5 Things New Professional Nurses Should Never Say to a Patient

By: Renee Thompson

New nurses tend to be very myopic during their first year as a professional nurse. What do I have to do? What do I have to learn? How am I going to get through this shift? This is a normal part of being new, especially in a profession that involves life and death! However, sometimes patients can become casualties in the process. We don’t always realize that what we say makes a huge difference to patients and their families, sometimes leading to a lack of confidence in us as healthcare professionals.
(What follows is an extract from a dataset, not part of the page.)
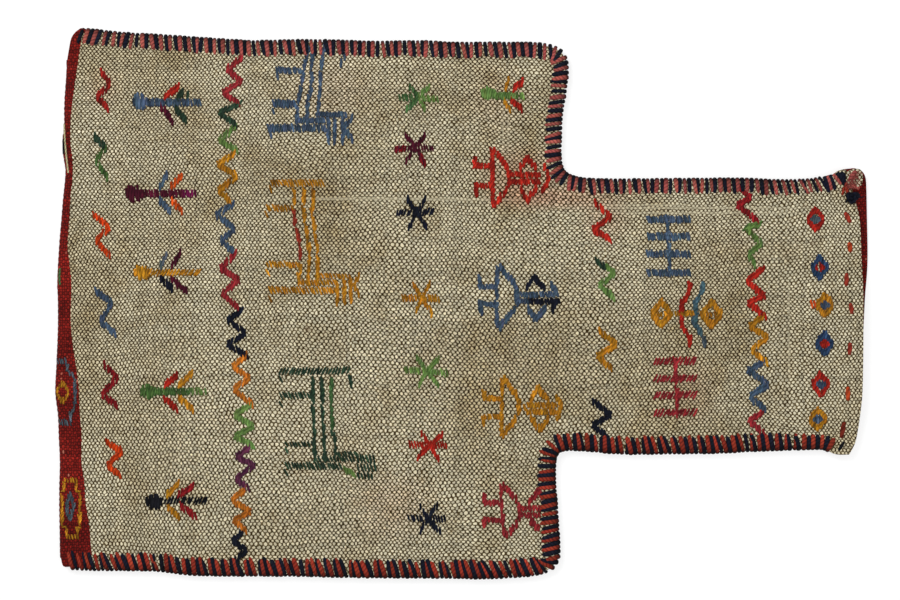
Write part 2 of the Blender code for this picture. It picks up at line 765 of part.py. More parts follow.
def animal(back, legs, top_bar):
    """Three lines of the body up from the head bar, legs to the left, head to the lower right."""
    bar = 1.35 * BOLD_LINE
    left, hoof = -0.041, -0.025
    strokes = [
        (bar, [(left, 0), (0.738, 0)]),
        (FINE_LINE, [(hoof, 0), (hoof, -0.101)]),
        (FINE_LINE, [(0.336, 0), (0.344, 0.269), (0.270, 0.6 * back), (0.287, back)]),
        (FINE_LINE, [(0.426, 0.074), (0.451, 0.336), (0.402, 0.6 * back), (0.402, back)]),
        (FINE_LINE, [(0.533, 0.141), (0.549, 0.336), (0.500, 0.6 * back), (0.508, back)]),
        (FINE_LINE, [(0.336, 0.074), (0.852, 0.074)]),
        (FINE_LINE, [(0.533, 0.141), (0.926, 0.141)]),
        (FINE_LINE, [(0.754, 0.000), (0.762, -0.141)]),
        (FINE_LINE, [(0.844, 0.074), (0.844, -0.141)]),
        (FINE_LINE, [(0.926, 0.148), (0.926, -0.135)]),
        (FINE_LINE, [(0.926, 0.027), (1.000, 0.101)]),
    ]
    for leg in legs:
        strokes.append((bar, [(left, leg), (0.311, leg)]))
        strokes.append((FINE_LINE, [(hoof, leg), (hoof, leg - 0.087)]))
    if top_bar:
        strokes.append((bar, [(left, back), (0.631, back)]))
        strokes.append((FINE_LINE, [(hoof, back), (hoof, back - 0.087)]))
    return sized(strokes, ANIMAL_LENGTH, ANIMAL_HEIGHT)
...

Here are 5 things you should never say to a patient or family member:

  1. “We are really short-staffed.” When you tell a patient you’re really short-staffed, they worry that you won’t be able to take care of them, especially in a crisis. Even if it were true, patients need to trust that you will meet their needs—not worry that you are not capable.
  2. “I have never done this before.” If you are asked to do something you’ve never done before, you need to thoroughly prepare before you walk into your patient’s room. This might include reviewing the policy or bringing a more experienced nurse into the room with you. But please make sure you are not verbalizing your insecurity to your patient. The last thing you want to do is to scare them into thinking that patient care will be poor.
  3. “I don’t know. That’s what the doctor wrote.” Ugh. This is one of my biggest pet peeves. As a nurse, it is your responsibility to understand the plan of care for your patient—including what the doctor wrote. However, if your patient asks you a question about their care and you’ve been too busy to review the chart or discuss with the physician, tell them you’ll find out and get back to them. Don’t punt it to the doctor. It undermines our value.
  4.  “I’m not sure why you’re on this medication.” Not only is this bad to say, but you should never ever give a medication to a patient unless you know why they are on it, anything you have to assess before giving it, and what you expect as an outcome. This is both an issue of professionalism in nursing and patient safety. You have to know.
  5.  “They don’t treat nurses well here.” When you are at work, you are representing your organization—the good, the bad and the ugly. Your patients see you as an extension of the hospital and when you badmouth them, you are bad mouthing yourself and everyone else that works there. Although you may have legitimate complaints, sharing them with your patient is unprofessional. Just don’t do it.